Step one: the water environment

You cannot design against water you have not characterised. The assessment begins with the groundwater regime — not just where the water table sits today, but its seasonal and long-term variation, because a basement designed to a summer reading drowns in a wet winter. This requires a proper ground investigation: the ground conditions and hydrogeology that determine how water moves toward the structure, whether it sits as a high water table or arrives as perched water or run-off, and how permeable the surrounding ground is. The honest assessment treats a single trial pit reading with suspicion and looks for the realistic worst case the structure will see across its life.

Step two: what the water is carrying, and what the surface is doing

Water is rarely just water. The assessment considers contaminants and aggressive ground — sulfates, chlorides, hydrocarbons, made ground — because these attack certain systems and materials and narrow the viable options before any other consideration. It also looks outward and upward, to surface water and flood risk, since a scheme that handles groundwater perfectly can still be defeated by overland flow, a rising main, or a flood event the design ignored. These factors do not sit in isolation; aggressive ground may rule out a system that the water table alone would have permitted, which is exactly why the assessment weighs them together.
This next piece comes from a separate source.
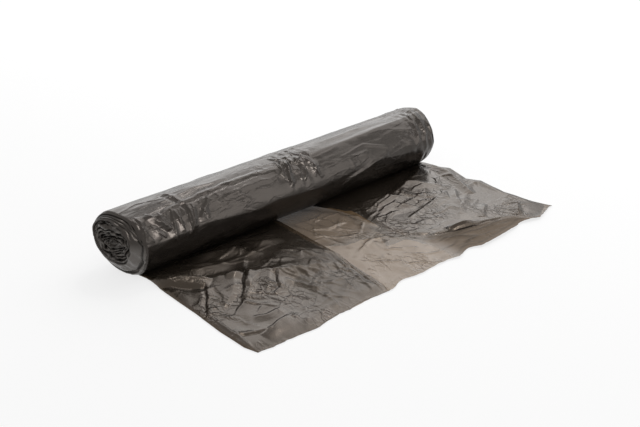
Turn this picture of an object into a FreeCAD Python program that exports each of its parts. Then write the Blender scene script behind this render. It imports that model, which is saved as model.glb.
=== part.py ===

Step three: consequence — intended use and design life

Only once the water environment is understood does the assessment turn to consequence, and consequence is set by the building, not the geology. The intended use of each space drives the dryness it requires, and therefore the BS 8102 grade it must achieve — a plant room and an archive store occupy the same ground and demand completely different outcomes. The design life of the structure then sets how long that performance must endure, which feeds directly into system selection, redundancy and the maintenance obligations of drained systems. Getting the intended use wrong is uniquely damaging, because the grade is the target the whole strategy is built to hit, and an error here propagates silently through every later decision.

From assessment to strategy

The assessment is not an end in itself; it is the brief for the strategy. Out of it falls the grade per space, the waterproofing type or combination that suits the characterised risk, and the performance specification that lets the work be procured and verified. Crucially, it has to happen early — at RIBA Stage 2, while the structure can still respond to it — or it degrades from a design input into a retrospective justification. When the assessment is skipped or delegated to a supplier completing a checklist to support their own product, you get the scope gap and the defects that follow. A risk assessment done properly, early, by a competent and independent hand is the cheapest insurance on the whole basement.

Want a structured first read on your scheme’s water risk? Put your ground conditions and intended uses to the Waterproofing Wisdom agent, CLW’s specialist AI trained on BS 8102:2022.

Frequently asked questions

What is a BS 8102 waterproofing risk assessment?

It is the structured evaluation that comes before any waterproofing is selected. It establishes the water environment the structure sits in, the consequences of water reaching the inside, and the performance the building actually needs. BS 8102:2022 treats this assessment as the foundation of the design, because choosing a system before understanding the risk is guessing dressed up as specification.

What does a below-ground water risk assessment include?

It considers the groundwater regime and water table including seasonal variation, the ground conditions and hydrogeology, the presence of contaminants or aggressive ground, surface water and flood risk, the intended use and required dryness of each space, and the design life of the structure. These are weighed together rather than in isolation, because they interact.

Why does intended use matter in the risk assessment?

Because the required outcome is set by what the space is for, not by how deep it is. A car park tolerates conditions a wine store or an archive never could. The intended use of each space drives the BS 8102 grade required, and the grade is the target the whole waterproofing strategy is designed to hit, so getting the use wrong propagates an error through everything downstream.

Who should carry out the waterproofing risk assessment?

A competent waterproofing designer, ideally independent of any product being specified, working alongside the structural engineer and informed by a proper ground investigation. It is design work requiring specialist judgement, not a checklist a supplier completes to justify their system, and it should be done early enough to influence the structure rather than rationalise it after the fact.